Objective: Print the data exactly, leaving nothing out.
========
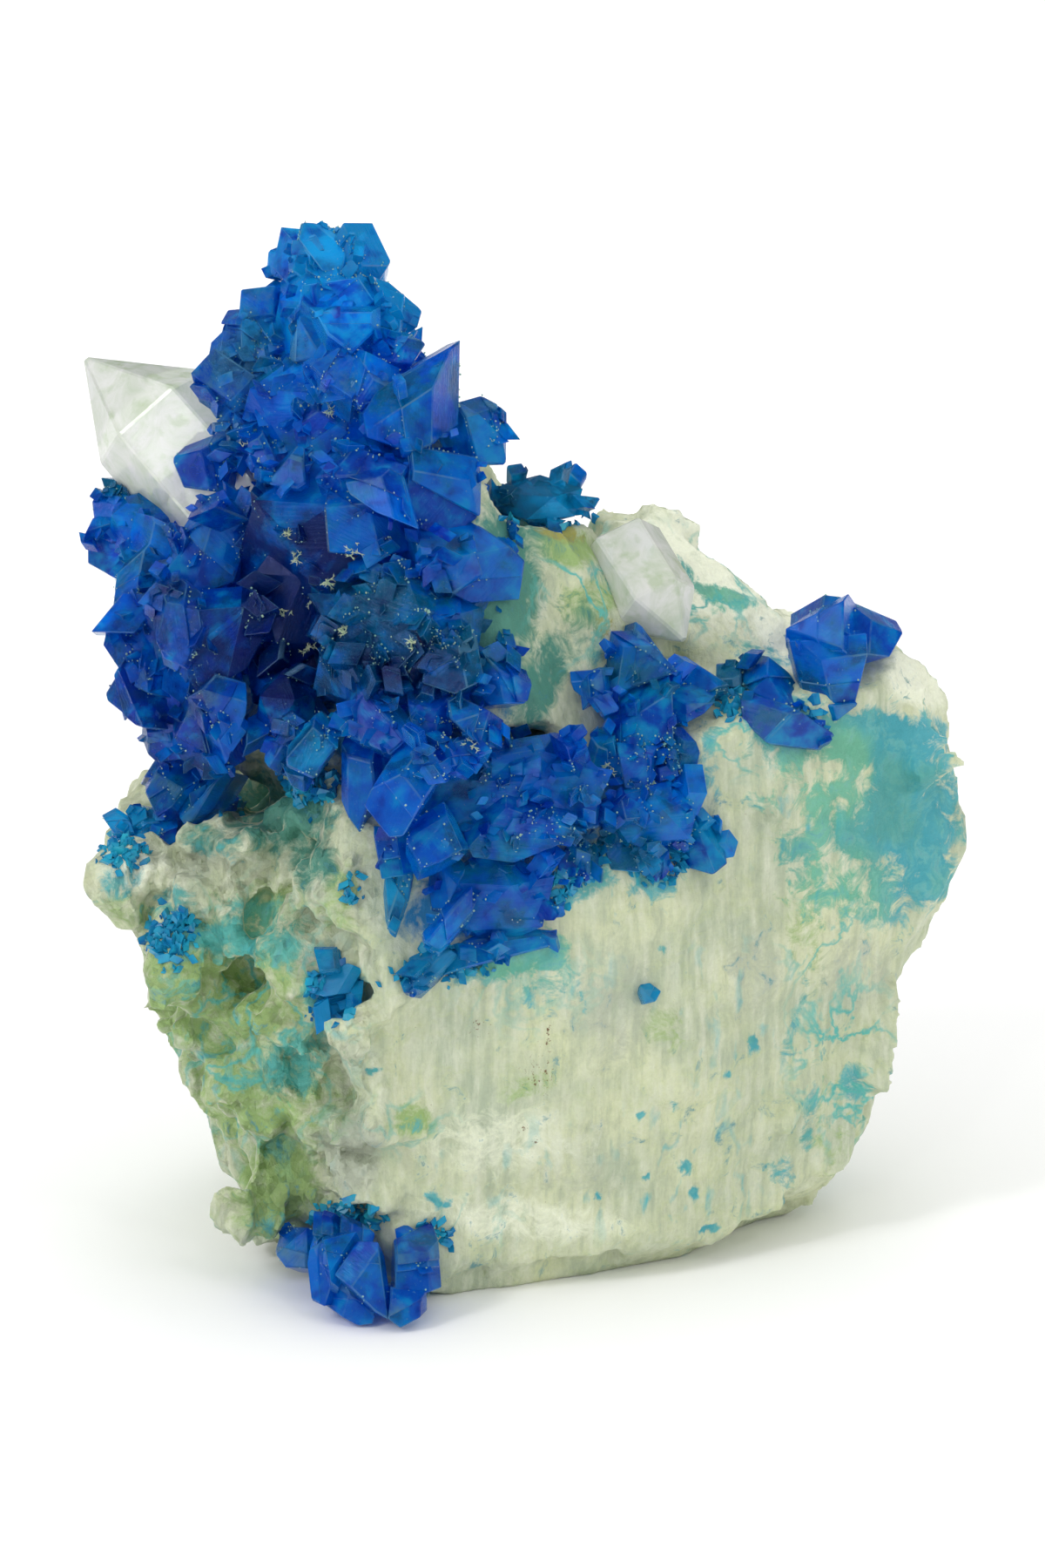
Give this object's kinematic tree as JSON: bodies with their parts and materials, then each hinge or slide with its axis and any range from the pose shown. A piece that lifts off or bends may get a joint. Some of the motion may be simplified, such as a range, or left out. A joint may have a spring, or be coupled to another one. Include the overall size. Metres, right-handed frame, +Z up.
{
  "type": "chalcanthite crystal specimen",
  "caption": "Loose rock specimen: a tall fused cluster of blue chalcanthite crystals, smaller clusters and two pale quartz crystals on a broken quartz rock with a flat foot.",
  "frame": {"origin": "on the rock's flat foot, where it stands, near the middle of the rock", "axes": "+Z up, +X to the right and +Y to the back when the crystal side is looked at"},
  "size_m": [0.1025, 0.0758, 0.1204],
  "materials": {
    "quartz rock": "rough",
    "clear quartz": "satin",
    "chalcanthite": "gloss"
  },
  "bodies": {
    "root": {"matrix_rock": "quartz rock", "quartz_point": "clear quartz", "quartz_crystal_right": "clear quartz", "chalcanthite_main_cluster": "chalcanthite", "chalcanthite_back_druse": "chalcanthite", "chalcanthite_shoulder_cluster": "chalcanthite", "chalcanthite_foot_cluster": "chalcanthite", "chalcanthite_pocket_cluster": "chalcanthite", "chalcanthite_crevice_cluster": "chalcanthite", "chalcanthite_drop_crystal": "chalcanthite"}
  },
  "joints": []
}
========
Reply to the task:
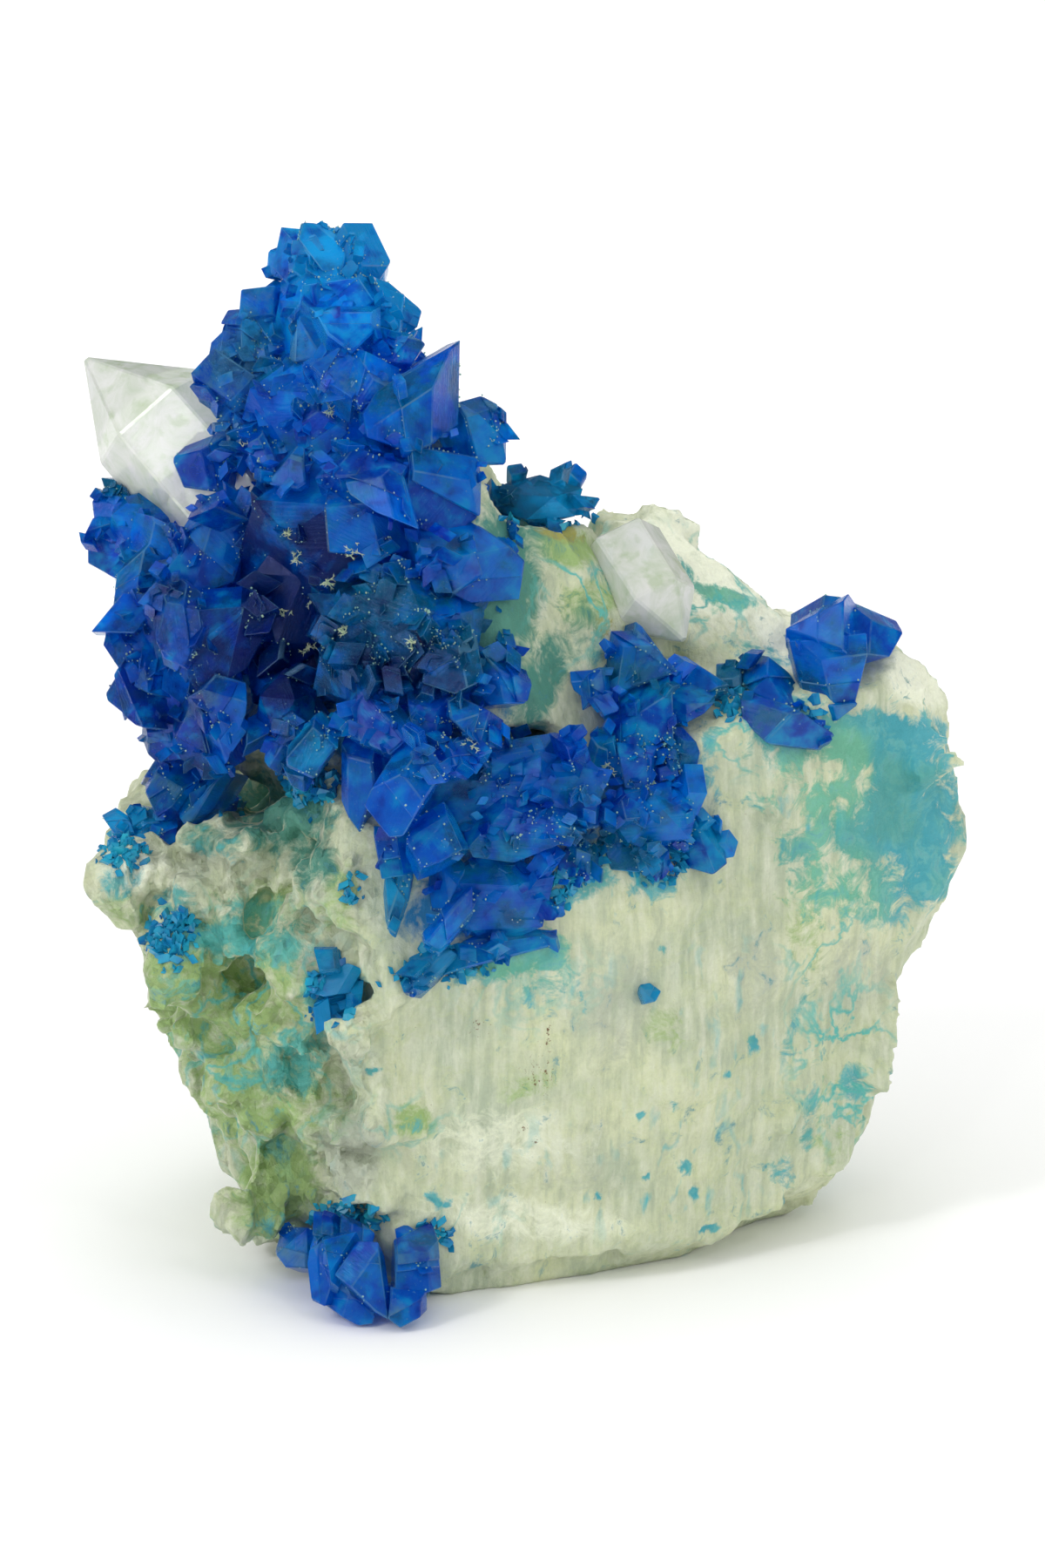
Give this object's kinematic tree as JSON: bodies with their parts and materials, then each hinge or slide with its axis and any range from the pose shown. A piece that lifts off or bends may get a joint. Some of the motion may be simplified, such as a range, or left out. A joint may have a spring, or be coupled to another one. Include the overall size. Metres, right-handed frame, +Z up.
{
  "type": "chalcanthite crystal specimen",
  "caption": "Loose rock specimen: a tall fused cluster of blue chalcanthite crystals, smaller clusters and two pale quartz crystals on a broken quartz rock with a flat foot.",
  "frame": {"origin": "on the rock's flat foot, where it stands, near the middle of the rock", "axes": "+Z up, +X to the right and +Y to the back when the crystal side is looked at"},
  "size_m": [0.1025, 0.0758, 0.1204],
  "materials": {
    "quartz rock": "rough",
    "clear quartz": "satin",
    "chalcanthite": "gloss"
  },
  "bodies": {
    "root": {"matrix_rock": "quartz rock", "quartz_point": "clear quartz", "quartz_crystal_right": "clear quartz", "chalcanthite_main_cluster": "chalcanthite", "chalcanthite_back_druse": "chalcanthite", "chalcanthite_shoulder_cluster": "chalcanthite", "chalcanthite_foot_cluster": "chalcanthite", "chalcanthite_pocket_cluster": "chalcanthite", "chalcanthite_crevice_cluster": "chalcanthite", "chalcanthite_drop_crystal": "chalcanthite"}
  },
  "joints": []
}